EX-5.1 4 y77207exv5w1.htm EX-5.1: OPINION OF MCCARTER & ENGLISH, LLP EX-5.1
     
(MARGIN NOTES)
  May , 2009
 
   
 
Schering-Plough Corporation
2000 Galloping Hill Road
Kenilworth, NJ 07033
 
   
 
Re: Registration Statement on Form S-4
 
   
 
Ladies and Gentlemen:
 
   
 
This opinion is furnished to you in connection with a registration statement on Form S-4 (Registration No. 333-___) (the “Registration Statement”) filed with the Securities and Exchange Commission under the Securities Act of 1933, as amended (the “Securities Act”) for the registration of the shares of common stock, $0.50 par value (the “Shares”), of Schering-Plough Corporation, a New Jersey corporation (“SPC”), which shares are expected to be issued to shareholders of SPC and shareholders of Merck & Co., Inc., a New Jersey corporation (“Merck”), pursuant to the Agreement and Plan of Merger dated March 8, 2009, by and among SPC; Merck; SP Merger Subsidiary One, Inc., a New Jersey corporation and wholly-owned subsidiary of SPC formerly known as Blue, Inc.; and SP Merger Subsidiary Two, Inc., a New Jersey corporation and wholly-owned subsidiary of SPC formerly known as Purple, Inc. (the “Merger Agreement”).
 
   
 
We have acted as special New Jersey counsel to SPC in connection with the Merger Agreement and the proposed issuance of the Shares included in the Registration Statement. We have examined such corporate records, certificates and other documents, and such questions of law, as we have considered necessary to render this opinion.

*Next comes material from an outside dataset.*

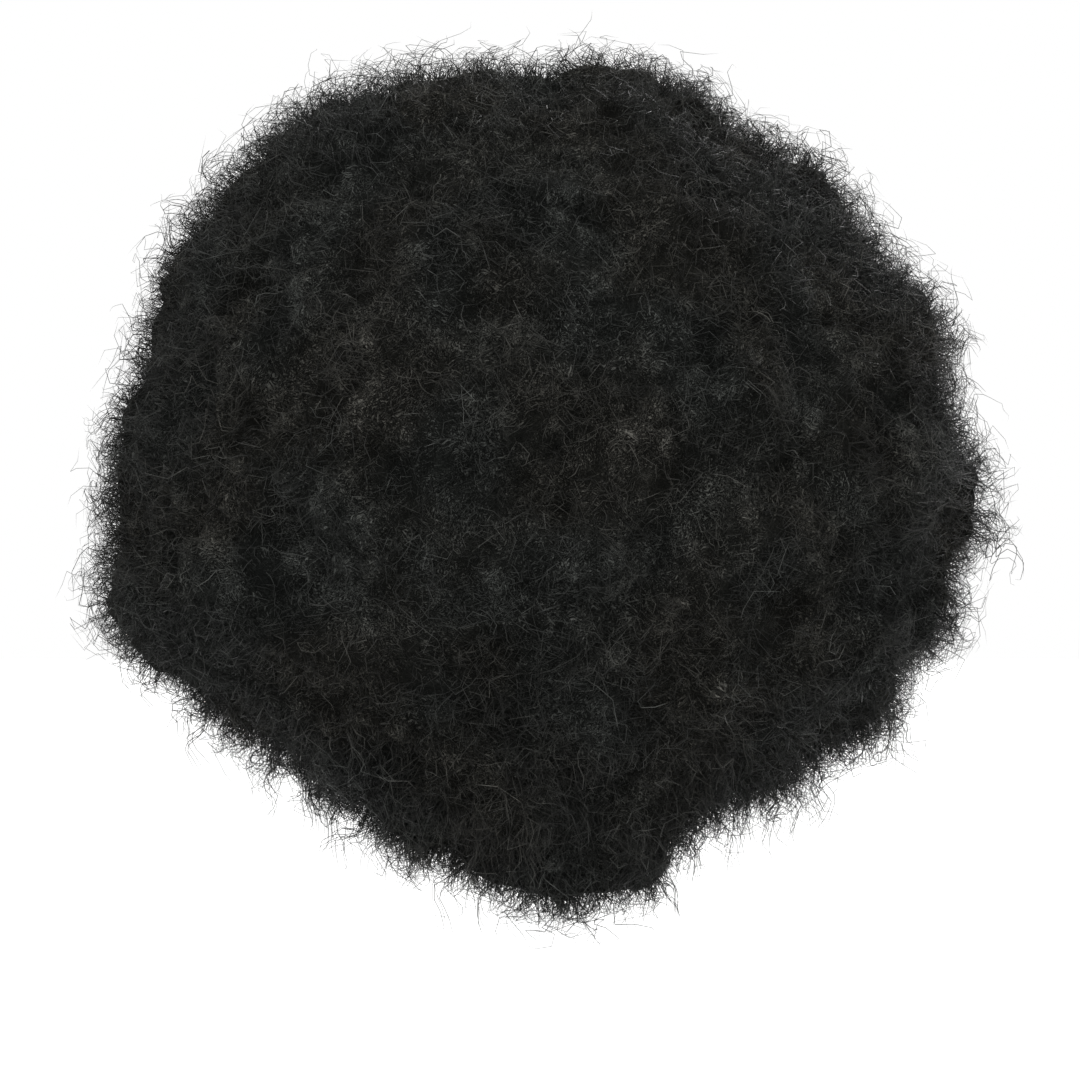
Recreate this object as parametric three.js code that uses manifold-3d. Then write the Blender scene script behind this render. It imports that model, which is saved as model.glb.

We have relied as to certain matters on information obtained from public officials, officers of SPC and other sources believed by us to be responsible, and we have assumed that the Merger Agreement has been duly authorized, executed and delivered by Merck and is a legal, valid and binding obligation of the parties thereto, and that the signatures on all documents examined by us are genuine, assumptions which we have not independently verified.
 
   
 
In rendering this opinion, we have assumed that prior to the issuance of any Shares:
 
 
 
     1. the Registration Statement, as then amended, will have become effective under the Securities Act;
 
 
 
     2. the shareholders of each of SPC and Merck will have approved each of the proposals to approve the Merger Agreement which are to be presented and voted upon at their respective meetings as set forth in the joint proxy statement/prospectus included in the Registration Statement, including, in the case of SPC, the issuance of the Shares and the adoption of the Restated Certificate of

 


 

     
 
  May      , 2009
Page 2
 
   
 
  Incorporation of SPC (to be renamed “Merck & Co., Inc.”) (the “Restated Certificate of Incorporation”);
 
   
 
       3. the Restated Certificate of Incorporation is filed with and accepted by the Department of the Treasury of the State of New Jersey; and
 
   
 
       4. the transactions contemplated by the Merger Agreement will be consummated.
 
   
 
  Based upon the foregoing, we are of the opinion that the Shares, when issued in the manner and on the terms described in the Registration Statement and the Merger Agreement, will be legally issued, fully paid and non-assessable.
 
   
 
  This opinion is limited to the laws of the State of New Jersey and the Federal law of the United States.
 
   
 
  We hereby consent to the filing of this opinion as an exhibit to the Registration Statement and further consent to the reference to us under the caption “Legal Matters” in the joint proxy statement/prospectus included in the Registration Statement. In giving such consent, we do not thereby admit that we are in the category of persons whose consent is required under Section 7 of the Securities Act or the rules and regulations thereunder.